Cultura Pop
Relembrando: Wire, “Pink flag” (1977)
Pink flag, estreia do Wire, era um disco punk que já ia bem além do punk. Aliás, o Wire, uma banda londrina que não conseguiu a mesma projeção de vários de seus pares, já ia bem além do proto-punk antes do levante do estilo. Em 1976, quando ainda se chamavam Overload, e tinham George Gill como guitarrista e principal compositor, já faziam demos com um material que era um compêndio de vocais gritados, melodias ríspidas e muito “1,2,3,4”. E também solos histriônicos de guitarra. Uma fase que rendeu anos depois o pirata Wire 1976.
Com a saída de Gill, e já devidamente reunidos como Wire, Colin Newman (vocal, guitarra), Graham Lewis (baixo, vocal), Bruce Gilbert (guitarra) e Robert Gotobed (bateria) foram essenciais para, mais do que apresentar o punk ao mundo, preparar o terreno para bandas como Joy Division, Pop Group, Public Image Ltd, Magazine e tudo o que seria definido como pós-punk. Apesar de tanta inovação, conseguiram um querido contrato com a EMI, aliás justamente com o selo “progressivo” Harvest, que havia lançado bandas como o Pink Floyd e buscava uma mudança de direção. Foi por lá que saíram os três primeiros álbuns deles.
Em Pink flag, o primeiro álbum, o som deles era pré-hardcore, e mais do que isso, era às vezes um avô das bandas de pós-hardcore, com suas batidas quebradas e vocais maníacos. Era igualmente um parente do krautrock alemão, por sua rispidez sonora e suas batidas secas e frias. Mais complexo e duro de entender: o Wire podia também operar como um primo disfuncional do rock progressivo, como nas diversas partes da faixa-título, que iam do som mais frio ao quase hardcore, com um sombrio rufar de tambores no final.
Por acaso, essa variedade, que o transformava num parente distante de Pink Floyd e Velvet Underground, foi o que chamou a atenção da Harvest. Para complicar mais: o grupo podia soar “eletrônico” usando apenas guitarra, baixo e bateria, por causa de sua abordagem musical, que funcionava como um relógio.

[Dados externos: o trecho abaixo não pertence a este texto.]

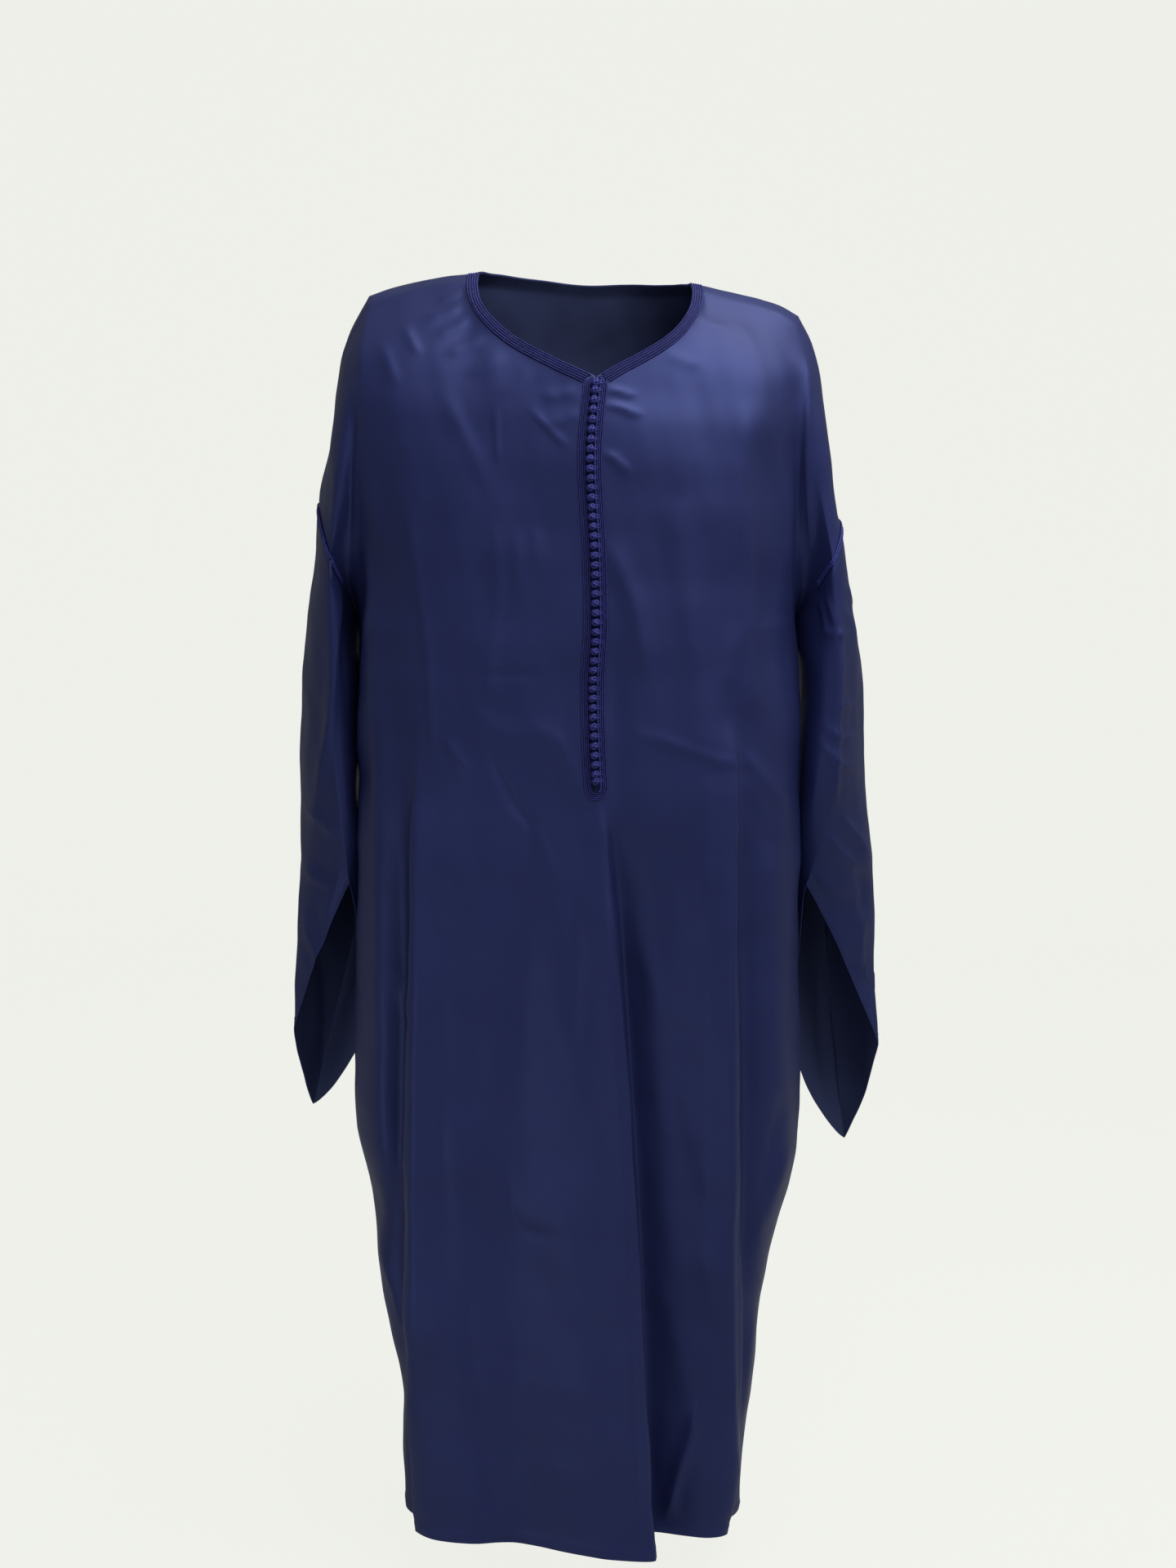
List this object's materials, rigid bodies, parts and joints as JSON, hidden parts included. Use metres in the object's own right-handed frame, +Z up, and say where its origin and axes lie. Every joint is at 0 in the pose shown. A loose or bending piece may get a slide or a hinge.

Especialmente em vinhetas como Straight line e It’s so obvious.
Tinha ainda Brazil, uma estranha “canção de amor” de menos de um minuto, cuja letra tem versos como “sei que estou certo, porque quando você se foi não sobrou nada/esquerda direita, esquerda direita”. E cujo nome, aliás, surgiu porque Newman via no andamento dela uma certa conexão com as músicas de Sergio Mendes (“mas a conexão é bem pequena”, admitiu). Mas tinha também um hard rock anos 1970 “torto” e distorcido, Strange – só que lá pelas tantas, surgem ruídos estranhos que lembram pássaros assustados, ou gemidos (feitos com guitarras), e quebram a possibilidade da música tocar no rádio.
Para ouvir no último volume: o punk ágil de Different to me, e o tom mais amigável de Champs, Ex lion tamer e Mannequin, e a quase balada Feeling called love. E Three girl rhumba, com uma sonoridade que lembrava Stranglers – e anos depois reapareceria em bandas como o Elastica (Connection, hit da banda de Justine Frischmann, era tão parecido que rolou acordo extrajudicial).
O nome do disco não era Pink flag por acaso. Além do estranho tom militarista e de guerrilha urbana da faixa-título (“fui vendido rio acima para o tráfico de escravos vermelhos/as provisões foram reunidas, os planos foram traçados/… quantos mortos ou vivos em 1955?”), tinha ainda 12xU, uma canção com um contexto queer que não passou despercebido (“vi você numa revista/beijando um cara”, diz a letra). Mas a estreia do Wire já seria um disco político mesmo que não tivesse letras corrosivas.